- Exercise description
Your task is to repeat all of the material exactly.

-- start Provided data --

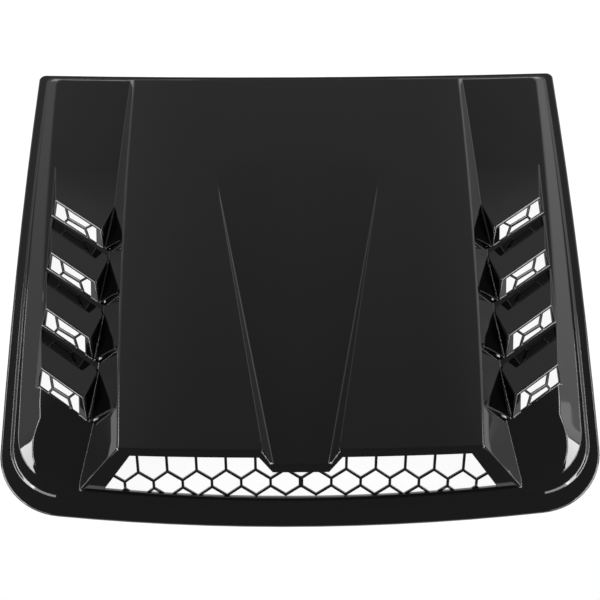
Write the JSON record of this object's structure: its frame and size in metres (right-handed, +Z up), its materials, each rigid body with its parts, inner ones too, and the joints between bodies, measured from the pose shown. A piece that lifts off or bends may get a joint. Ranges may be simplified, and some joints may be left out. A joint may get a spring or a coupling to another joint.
{
  "type": "car bonnet vent",
  "caption": "Moulded vent cover for a car bonnet: a raised centre panel over a honeycomb air intake, between two low wings with meshed louvres.",
  "frame": {"origin": "centre of the flange's flat underside, which lies on the bonnet", "axes": "+X to the right seen from the front of the car's bonnet with the windscreen behind, +Y towards the windscreen, +Z up, away from the bonnet"},
  "size_m": [0.788, 0.7336, 0.0756],
  "materials": {
    "gloss_black_abs": "injection-moulded ABS with a polished, piano-black surface"
  },
  "bodies": {
    "root": {"vent_cover": "gloss_black_abs"}
  },
  "joints": []
}
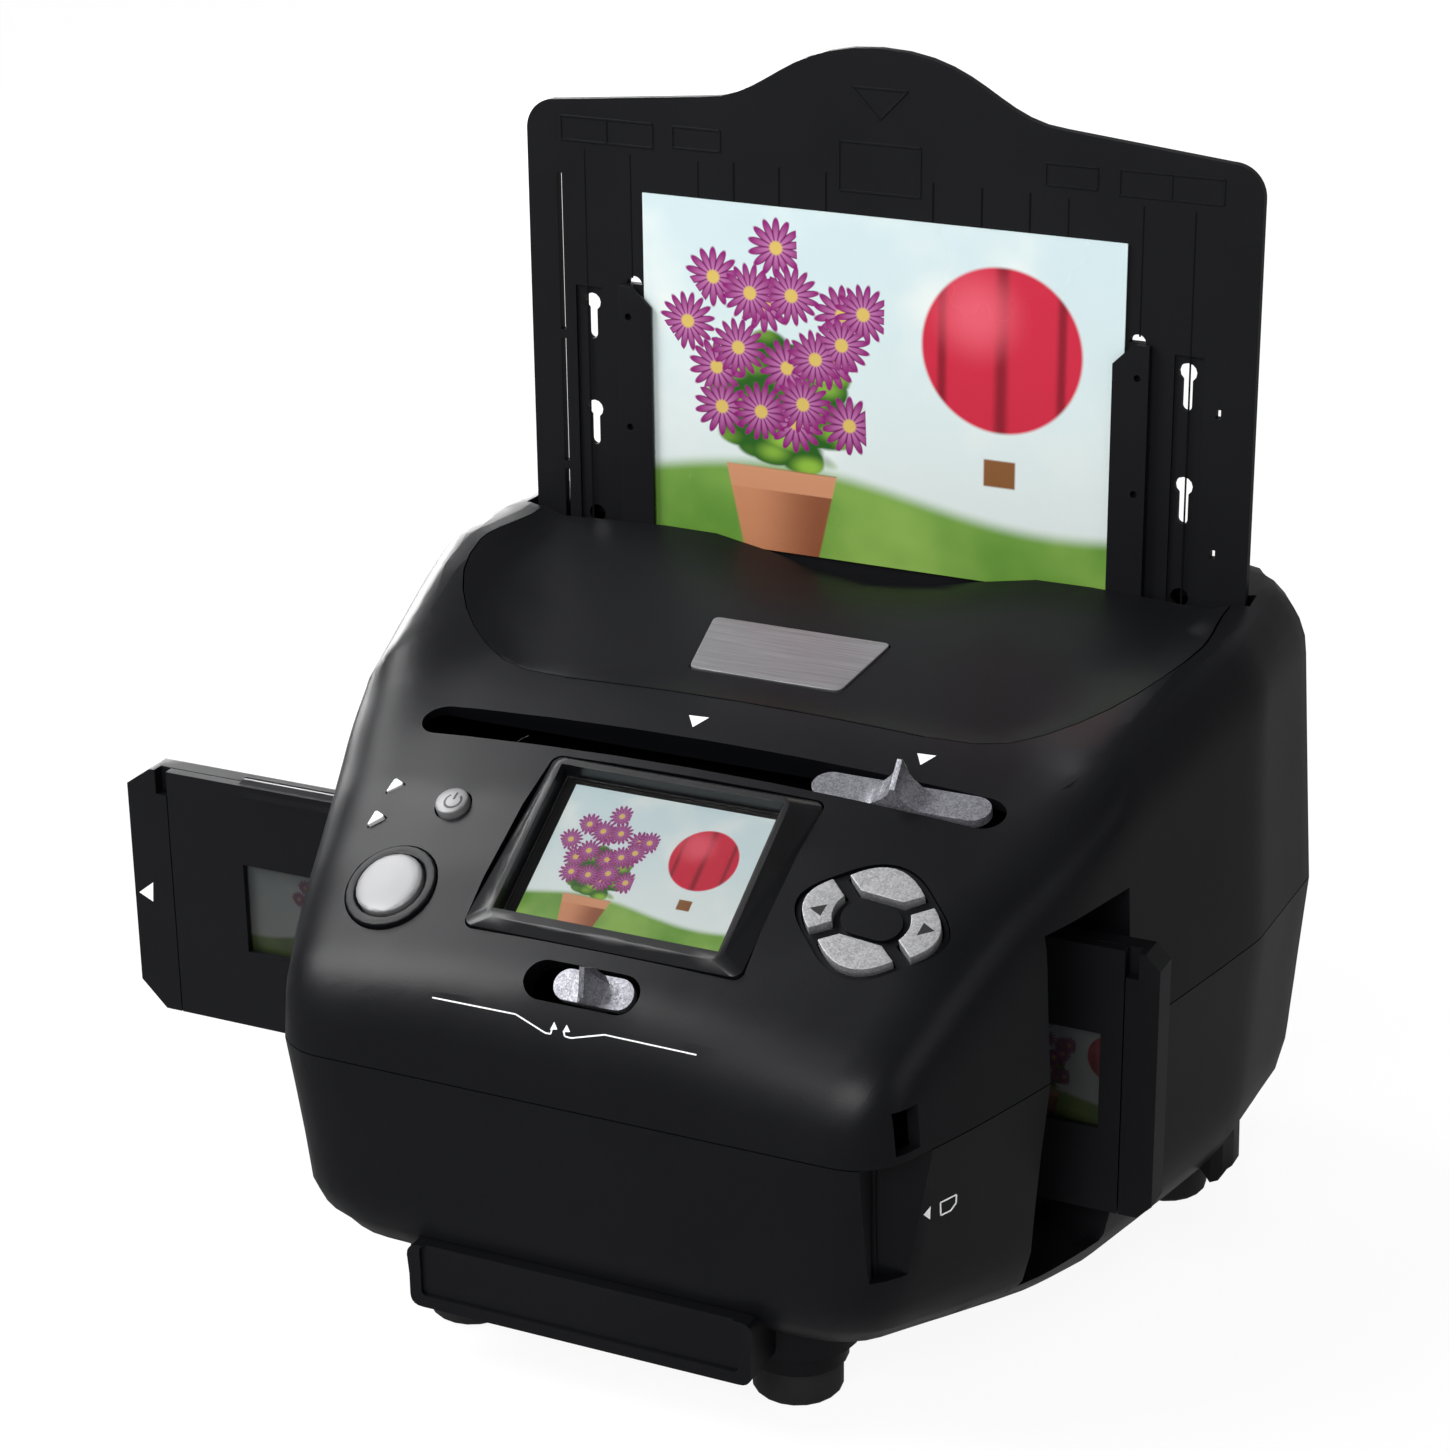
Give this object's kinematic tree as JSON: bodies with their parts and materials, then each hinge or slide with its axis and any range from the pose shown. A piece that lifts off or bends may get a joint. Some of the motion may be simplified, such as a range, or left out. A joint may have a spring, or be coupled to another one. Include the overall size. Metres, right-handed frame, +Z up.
{
  "type": "desktop film and print scanner",
  "caption": "Desktop scanner with a sloping control panel, picture display, sliding film holder through its sides and a lift-out print tray standing in its top.",
  "frame": {"origin": "middle of the box round the scanner, on the desk under its feet", "axes": "+X to the scanner's right as its user sees it, +Y to its back, +Z up"},
  "size_m": [0.275, 0.208, 0.275],
  "materials": {
    "shell": "moulded black plastic, fine grain",
    "button": "satin silver paint",
    "badge": "satin silver paint",
    "carrier": "black plastic",
    "frame": "black engineering plastic",
    "lamp": "white diffusing plastic",
    "foot": "black rubber",
    "metal": "plain steel",
    "glass": "clear",
    "board": "green circuit board",
    "picture": "coloured picture, gloss",
    "film": "brown film"
  },
  "bodies": {
    "housing": {"upper_case": "shell", "lower_case": "shell", "brow_panel": "shell", "display_bezel": "shell", "scan_ring": "shell", "key_pad_base": "shell", "badge_plate": "badge", "lens_barrel": "carrier", "chassis": "frame", "film_gate": "frame", "tray_guide_left": "frame", "tray_guide_right": "frame", "print_lamp_window": "lamp", "film_lamp_window": "lamp", "foot_front_left": "foot", "foot_front_right": "foot", "foot_rear_left": "foot", "foot_rear_right": "foot", "case_screw_1": "metal", "case_screw_2": "metal", "case_screw_3": "metal", "case_screw_4": "metal", "lower_guide_rod": "metal", "upper_guide_rod": "metal", "usb_socket": "metal", "card_socket": "metal", "display_window": "glass", "lens_glass": "glass", "control_board": "board", "main_board": "board", "sensor_board": "board", "side_board": "board", "display_module": "picture"},
    "photo_tray": {"tray_plate": "carrier", "tray_rail_left": "carrier", "tray_rail_right": "carrier", "tray_print": "picture"},
    "film_holder": {"holder_base": "carrier", "holder_lid": "carrier", "holder_hinge_pin": "metal", "film_strip": "film"},
    "mode_slider": {"mode_knob": "button", "backlight_carriage": "frame", "light_panel": "lamp"},
    "lens_slider": {"lens_knob": "button", "lens_lever": "frame"},
    "power_push": {"power_button": "button"},
    "scan_push": {"scan_button": "button"},
    "enter_push": {"enter_key": "button"},
    "mode_push": {"mode_key": "button"},
    "left_push": {"left_key": "button"},
    "right_push": {"right_key": "button"}
  },
  "joints": [
    {"name": "tray_slide", "type": "slide", "parent": "housing", "child": "photo_tray", "axis": [0, 0, 1], "range_m": [-0.072, 0.05]},
    {"name": "holder_slide", "type": "slide", "parent": "housing", "child": "film_holder", "axis": [1, 0, 0], "range_m": [-0.078, 0.275]},
    {"name": "mode_slide", "type": "slide", "parent": "housing", "child": "mode_slider", "axis": [1, 0, 0], "range_m": [-0.0565, 0]},
    {"name": "lens_slide", "type": "slide", "parent": "housing", "child": "lens_slider", "axis": [1, 0, 0], "range_m": [-0.0055, 0]},
    {"name": "power_press", "type": "slide", "parent": "housing", "child": "power_push", "axis": [0.0776, 0.4227, -0.9029], "range_m": [0, 0.0008], "stiffness_N_per_m": 400},
    {"name": "scan_press", "type": "slide", "parent": "housing", "child": "scan_push", "axis": [0.0995, 0.527, -0.844], "range_m": [0, 0.0008], "stiffness_N_per_m": 400},
    {"name": "enter_press", "type": "slide", "parent": "housing", "child": "enter_push", "axis": [-0.0892, 0.4943, -0.8647], "range_m": [0, 0.0008], "stiffness_N_per_m": 400},
    {"name": "mode_press", "type": "slide", "parent": "housing", "child": "mode_push", "axis": [-0.0892, 0.4943, -0.8647], "range_m": [0, 0.0008], "stiffness_N_per_m": 400},
    {"name": "left_press", "type": "slide", "parent": "housing", "child": "left_push", "axis": [-0.0892, 0.4943, -0.8647], "range_m": [0, 0.0008], "stiffness_N_per_m": 400},
    {"name": "right_press", "type": "slide", "parent": "housing", "child": "right_push", "axis": [-0.0892, 0.4943, -0.8647], "range_m": [0, 0.0008], "stiffness_N_per_m": 400}
  ]
}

-- end Provided data --

- Finished task
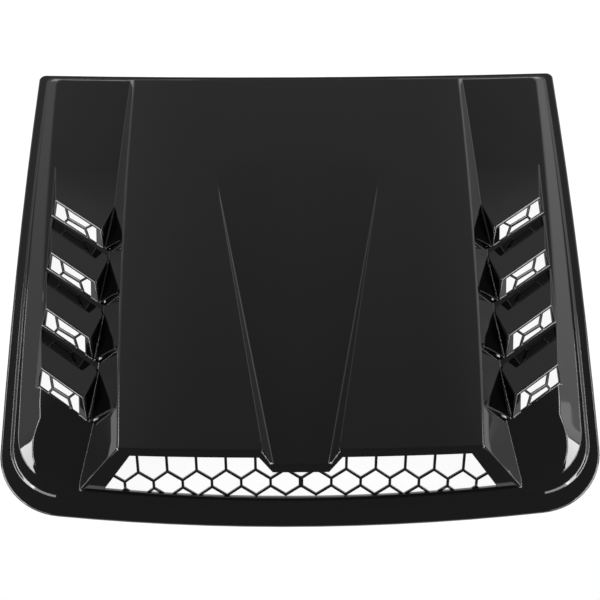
Write the JSON record of this object's structure: its frame and size in metres (right-handed, +Z up), its materials, each rigid body with its parts, inner ones too, and the joints between bodies, measured from the pose shown. A piece that lifts off or bends may get a joint. Ranges may be simplified, and some joints may be left out. A joint may get a spring or a coupling to another joint.
{
  "type": "car bonnet vent",
  "caption": "Moulded vent cover for a car bonnet: a raised centre panel over a honeycomb air intake, between two low wings with meshed louvres.",
  "frame": {"origin": "centre of the flange's flat underside, which lies on the bonnet", "axes": "+X to the right seen from the front of the car's bonnet with the windscreen behind, +Y towards the windscreen, +Z up, away from the bonnet"},
  "size_m": [0.788, 0.7336, 0.0756],
  "materials": {
    "gloss_black_abs": "injection-moulded ABS with a polished, piano-black surface"
  },
  "bodies": {
    "root": {"vent_cover": "gloss_black_abs"}
  },
  "joints": []
}
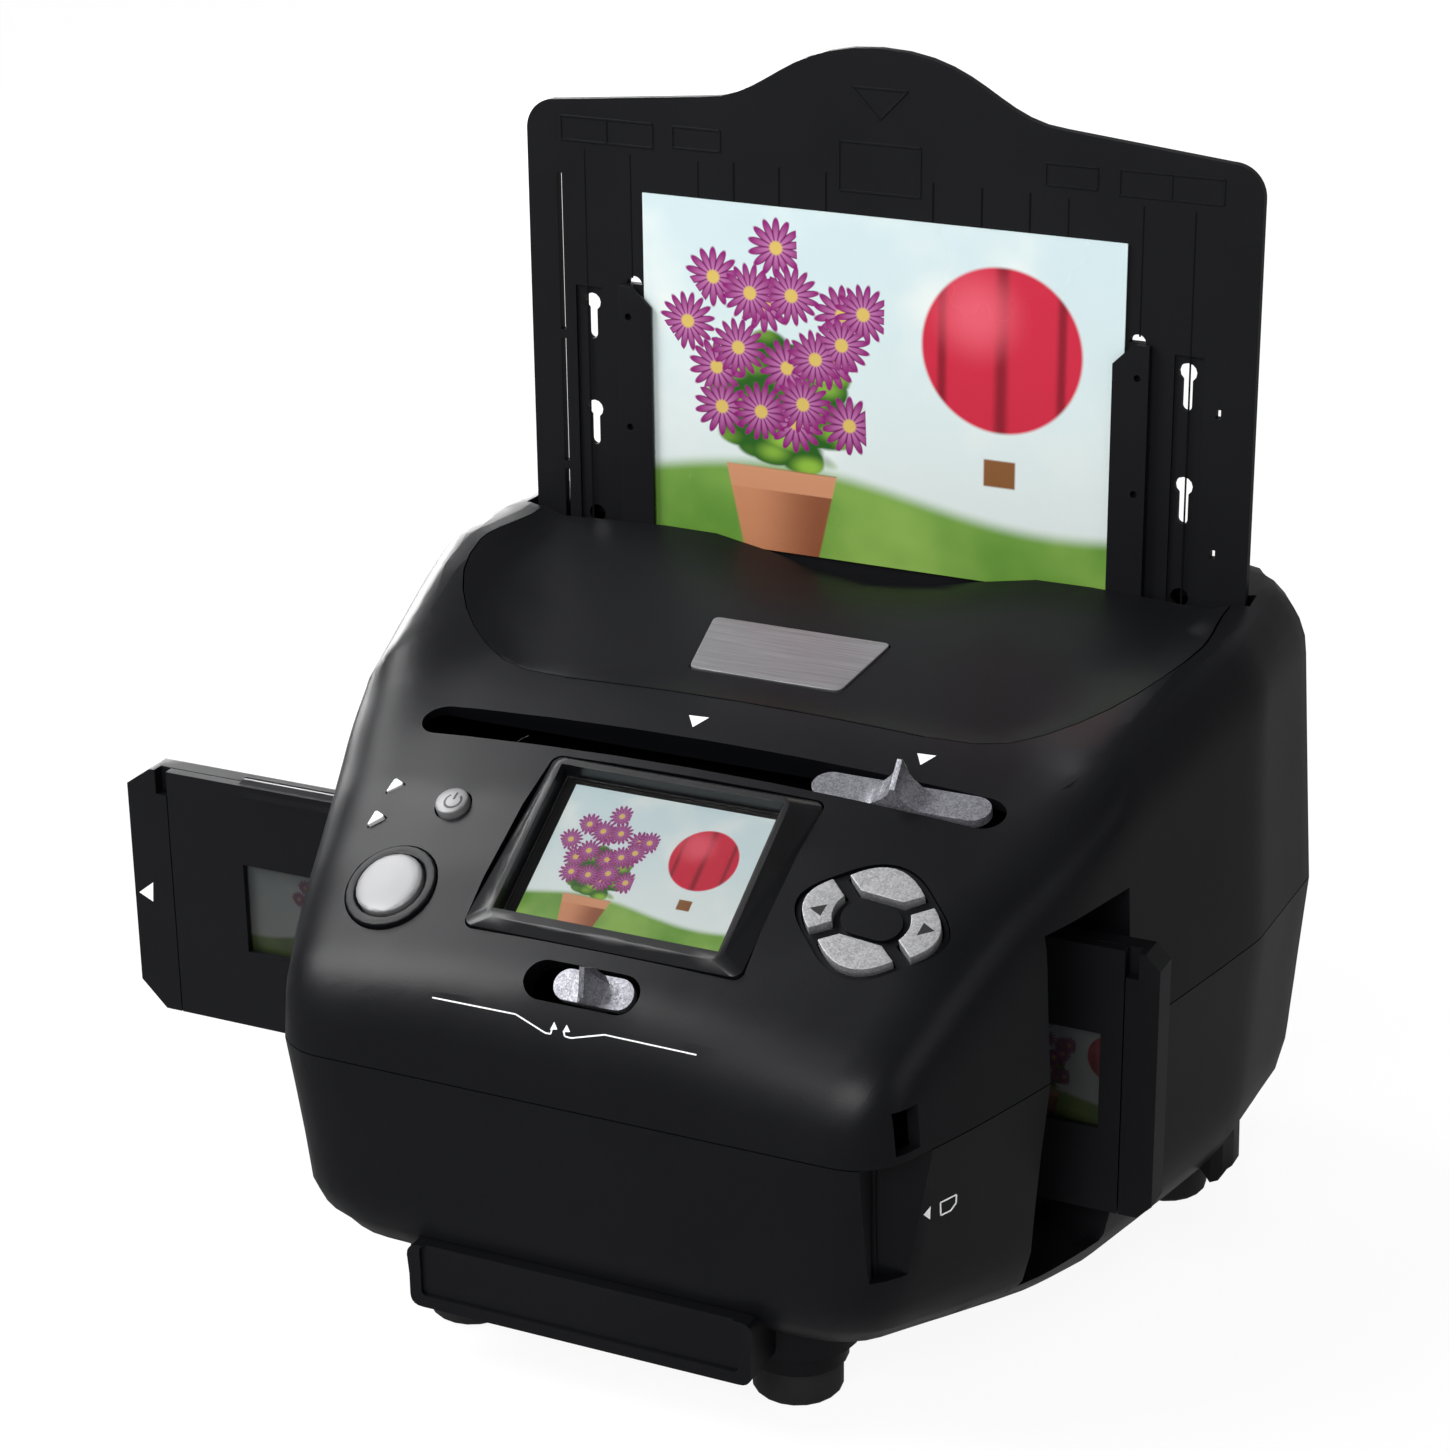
Give this object's kinematic tree as JSON: bodies with their parts and materials, then each hinge or slide with its axis and any range from the pose shown. A piece that lifts off or bends may get a joint. Some of the motion may be simplified, such as a range, or left out. A joint may have a spring, or be coupled to another one. Include the overall size. Metres, right-handed frame, +Z up.
{
  "type": "desktop film and print scanner",
  "caption": "Desktop scanner with a sloping control panel, picture display, sliding film holder through its sides and a lift-out print tray standing in its top.",
  "frame": {"origin": "middle of the box round the scanner, on the desk under its feet", "axes": "+X to the scanner's right as its user sees it, +Y to its back, +Z up"},
  "size_m": [0.275, 0.208, 0.275],
  "materials": {
    "shell": "moulded black plastic, fine grain",
    "button": "satin silver paint",
    "badge": "satin silver paint",
    "carrier": "black plastic",
    "frame": "black engineering plastic",
    "lamp": "white diffusing plastic",
    "foot": "black rubber",
    "metal": "plain steel",
    "glass": "clear",
    "board": "green circuit board",
    "picture": "coloured picture, gloss",
    "film": "brown film"
  },
  "bodies": {
    "housing": {"upper_case": "shell", "lower_case": "shell", "brow_panel": "shell", "display_bezel": "shell", "scan_ring": "shell", "key_pad_base": "shell", "badge_plate": "badge", "lens_barrel": "carrier", "chassis": "frame", "film_gate": "frame", "tray_guide_left": "frame", "tray_guide_right": "frame", "print_lamp_window": "lamp", "film_lamp_window": "lamp", "foot_front_left": "foot", "foot_front_right": "foot", "foot_rear_left": "foot", "foot_rear_right": "foot", "case_screw_1": "metal", "case_screw_2": "metal", "case_screw_3": "metal", "case_screw_4": "metal", "lower_guide_rod": "metal", "upper_guide_rod": "metal", "usb_socket": "metal", "card_socket": "metal", "display_window": "glass", "lens_glass": "glass", "control_board": "board", "main_board": "board", "sensor_board": "board", "side_board": "board", "display_module": "picture"},
    "photo_tray": {"tray_plate": "carrier", "tray_rail_left": "carrier", "tray_rail_right": "carrier", "tray_print": "picture"},
    "film_holder": {"holder_base": "carrier", "holder_lid": "carrier", "holder_hinge_pin": "metal", "film_strip": "film"},
    "mode_slider": {"mode_knob": "button", "backlight_carriage": "frame", "light_panel": "lamp"},
    "lens_slider": {"lens_knob": "button", "lens_lever": "frame"},
    "power_push": {"power_button": "button"},
    "scan_push": {"scan_button": "button"},
    "enter_push": {"enter_key": "button"},
    "mode_push": {"mode_key": "button"},
    "left_push": {"left_key": "button"},
    "right_push": {"right_key": "button"}
  },
  "joints": [
    {"name": "tray_slide", "type": "slide", "parent": "housing", "child": "photo_tray", "axis": [0, 0, 1], "range_m": [-0.072, 0.05]},
    {"name": "holder_slide", "type": "slide", "parent": "housing", "child": "film_holder", "axis": [1, 0, 0], "range_m": [-0.078, 0.275]},
    {"name": "mode_slide", "type": "slide", "parent": "housing", "child": "mode_slider", "axis": [1, 0, 0], "range_m": [-0.0565, 0]},
    {"name": "lens_slide", "type": "slide", "parent": "housing", "child": "lens_slider", "axis": [1, 0, 0], "range_m": [-0.0055, 0]},
    {"name": "power_press", "type": "slide", "parent": "housing", "child": "power_push", "axis": [0.0776, 0.4227, -0.9029], "range_m": [0, 0.0008], "stiffness_N_per_m": 400},
    {"name": "scan_press", "type": "slide", "parent": "housing", "child": "scan_push", "axis": [0.0995, 0.527, -0.844], "range_m": [0, 0.0008], "stiffness_N_per_m": 400},
    {"name": "enter_press", "type": "slide", "parent": "housing", "child": "enter_push", "axis": [-0.0892, 0.4943, -0.8647], "range_m": [0, 0.0008], "stiffness_N_per_m": 400},
    {"name": "mode_press", "type": "slide", "parent": "housing", "child": "mode_push", "axis": [-0.0892, 0.4943, -0.8647], "range_m": [0, 0.0008], "stiffness_N_per_m": 400},
    {"name": "left_press", "type": "slide", "parent": "housing", "child": "left_push", "axis": [-0.0892, 0.4943, -0.8647], "range_m": [0, 0.0008], "stiffness_N_per_m": 400},
    {"name": "right_press", "type": "slide", "parent": "housing", "child": "right_push", "axis": [-0.0892, 0.4943, -0.8647], "range_m": [0, 0.0008], "stiffness_N_per_m": 400}
  ]
}